BiomarkerEngineWe recently announced a new product developed here at Amplion called BiomarkerEngine™, which is a system that is able to gather biomarker information from large datasets such as clinical trial databases. BiomarkerEngine is built on our proprietary platform called the Amplion Data Acquisition Platform, or ADAP™.

In this post we will provide some detail about ADAP and how it can be used, but first a little more about BiomarkerEngine, which is a product that we are now starting to license to other companies for their own biomarker information gathering needs.

BiomarkerEngine: Rapid and Accurate Biomarker Collection and Curation

BiomarkerEngine is able to download large public datasets published in a variety of formats and curate them for biomarker information, preparing the information for use in whatever final product one wishes. We are currently using it to process clinical trial records for biomarker mentions, and then to publish that information into BiomarkerBase™, our knowledge base of biomarkers in clinical use and development. BiomarkerBase is used by drug companies to conduct competitive analysis of biomarkers in clinical trials, and by diagnostics companies to identify targets for new diagnostic products or services.

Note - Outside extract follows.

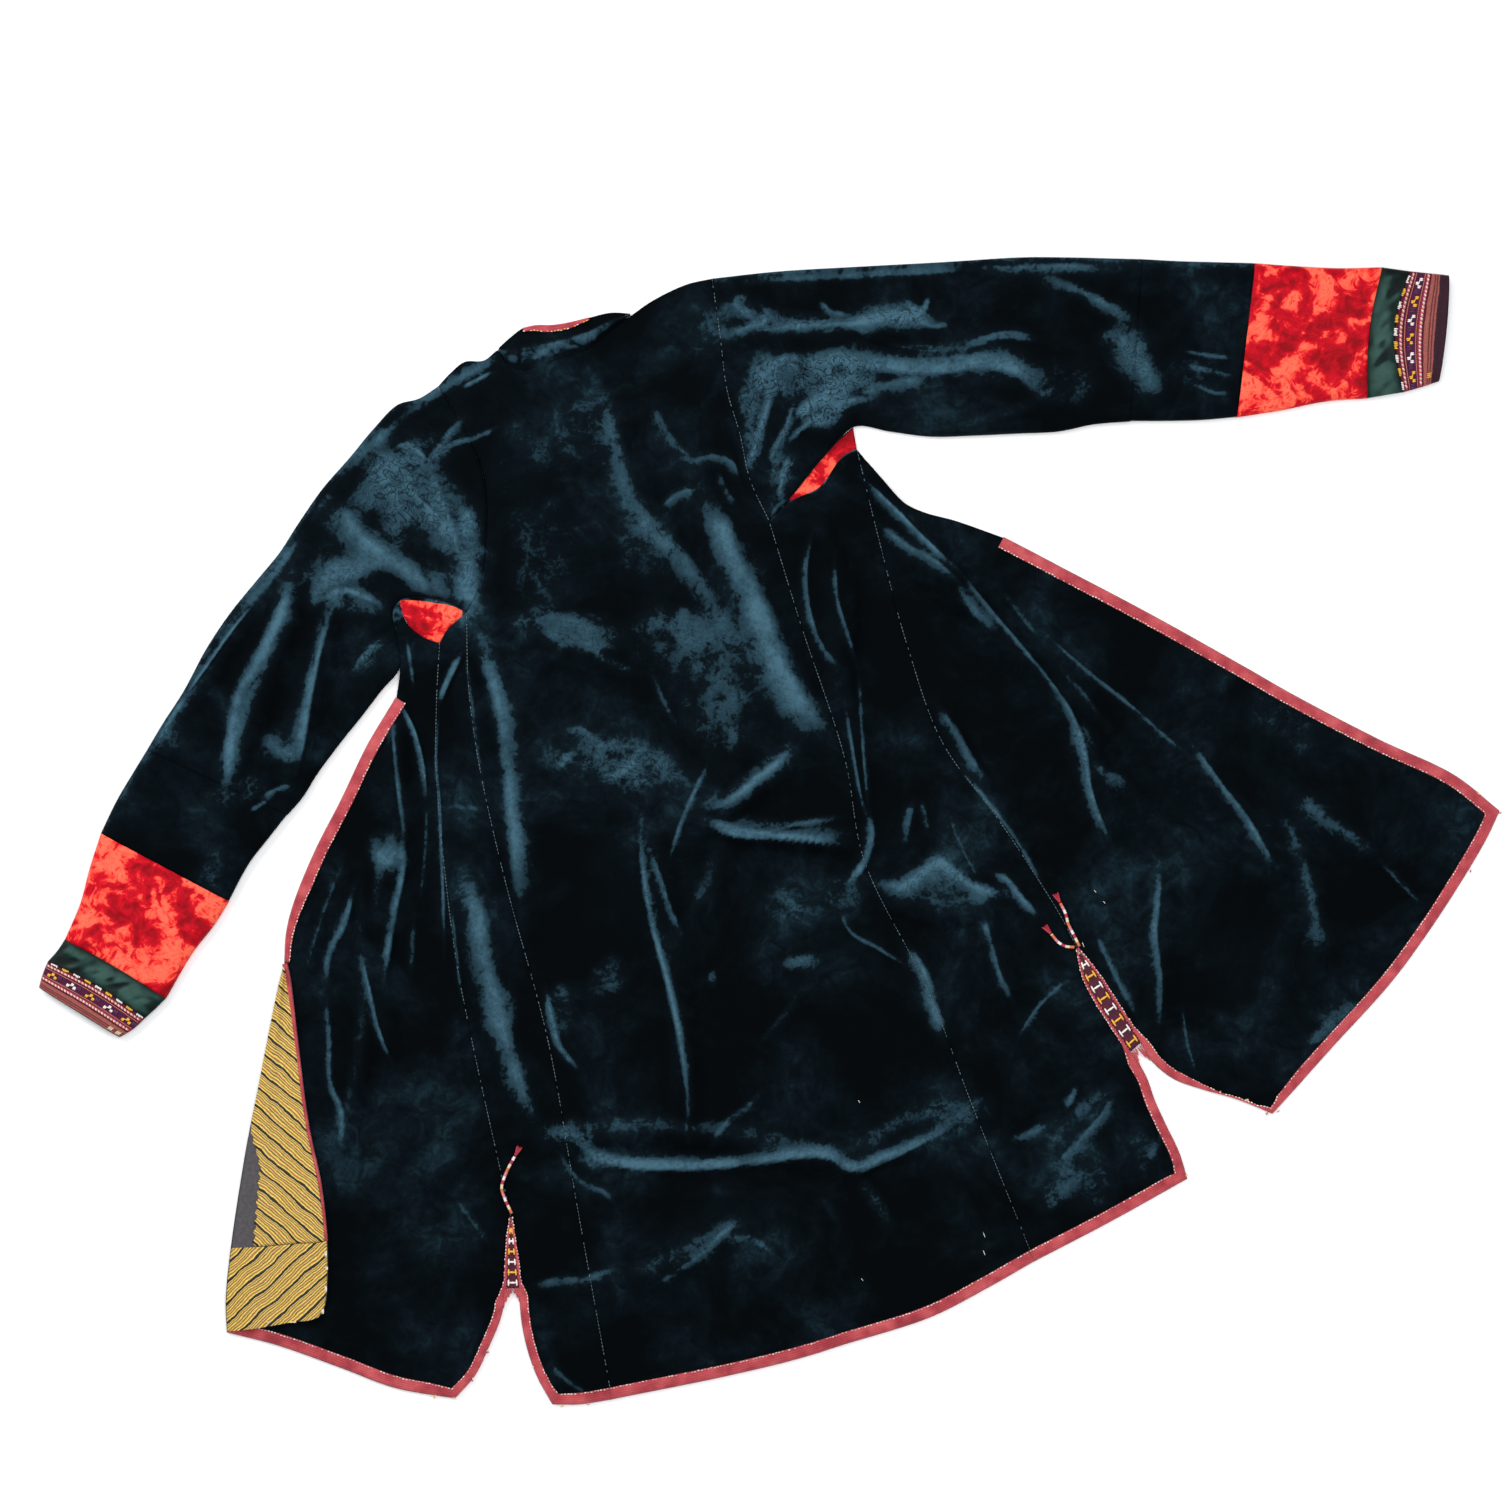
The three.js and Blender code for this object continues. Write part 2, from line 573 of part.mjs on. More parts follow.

We recently ran our first test of BiomarkerEngine’s ability to process every clinical trial record at ClinicalTrials.gov, and were pleased to find that it was able to rapidly conduct an initial scan of all 200,000 records without error. Next week we expect to publish over 1,000 new biomarkers in BiomarkerBase that were exclusively gathered and curated by BiomarkerEngine, and by the end of this month we will have extracted biomarkers from over 10,000 trial records. Before the end of the year we will have extracted biomarker information from every record at every publicly-available repository of clinical trial records worldwide, and we will be able to update this information daily.

And BiomarkerEngine’s accuracy is greater than 93%.

Gathering this information by manual curation would cost over $4 million by our estimate, and staying current on newly added trial records would cost at least $50,000 per month. Replicating the ability to conduct a daily update of a combined dataset this large is essentially impossible by manual review.

One of the coolest things about BiomarkerEngine is its ability to learn. We have PhD reviewers using a special interface to correct the assumptions that BiomarkerEngine makes when it curates the information it has gathered, and those corrections and any additional annotations are then fed back to improve future data gathering and curation.

BiomarkerEngine can of course gather biomarker information from data sources other than clinical trial records, and based on requests from our current customers we are likely to focus next on biomarkers in patent applications.

ADAP: A Flexible Platform That Learns

But gathering biomarker information is only one potential application of ADAP, as the platform is able to gather and curate almost any kind of data, and it can certainly be coupled to almost any type of final repository. ADAP is only limited by the accessibility of the data, the keywords that one is using to search those data, and by the user’s ability to provide input to train the artificial intelligence model.

Architecturally ADAP is a modular platform that includes the following components:

  1. The Poller scans large datasets for text-level changes to documents that you care about, and returns the changes back to ADAP;
  2. The Curator applies rules to the structuring and tagging of the datasets, and prepares the data for inclusion in a final repository;
  3. The Annotator is a multi-user tool for making text-level annotations to any documents that have been processed by The Curator. The primary function of The Annotator is to correct mistakes made by The Curator, and to make additional annotations that inform training sets;
  4. The Assimilator is a natural language processing model that applies named-entity recognition to the training sets produced by The Annotator, in order to improve the rules being applied by The Curator.

ADAP is a flexible platform that we think can be used for a wide variety of data acquisition problems, and not just in healthcare-related fields.